Renungan Harian Virtue Notes, 16 Juli 2010
Menjadi Majikan Atau Hamba
Bacaan : Wahyu 4 : 9–11
4:9 Dan setiap kali makhluk-makhluk itu mempersembahkan puji-pujian, dan hormat dan ucapan syukur kepada Dia, yang duduk di atas takhta itu dan yang hidup sampai selama-lamanya,
4:10 maka tersungkurlah kedua puluh empat tua-tua itu di hadapan Dia yang duduk di atas takhta itu, dan mereka menyembah Dia yang hidup sampai selama-lamanya. Dan mereka melemparkan mahkotanya di hadapan takhta itu, sambil berkata:
4:11 "Ya Tuhan dan Allah kami, Engkau layak menerima puji-pujian dan hormat dan kuasa; sebab Engkau telah menciptakan segala sesuatu; dan oleh karena kehendak-Mu semuanya itu ada dan diciptakan."

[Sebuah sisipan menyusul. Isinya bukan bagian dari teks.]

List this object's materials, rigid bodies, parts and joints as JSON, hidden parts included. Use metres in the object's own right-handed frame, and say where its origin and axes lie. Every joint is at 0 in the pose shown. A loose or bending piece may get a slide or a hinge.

Oleh warisan dosa nenek moyang, pada hakikatnya hampir setiap insan memiliki gairah mau menjadi “seperti TUHAN”, artinya mau menjadi tuan atau majikan bagi orang lain. Ini gairah dari kuasa kegelapan yang tidak rela ALLAH, Sang Khalik Semesta Alam menjadi pribadi yang tak tertandingi siapa pun. Sebagaimana iblis mau menandingi ALLAH, demikian pula ia membujuk manusia untuk menandingi ALLAH.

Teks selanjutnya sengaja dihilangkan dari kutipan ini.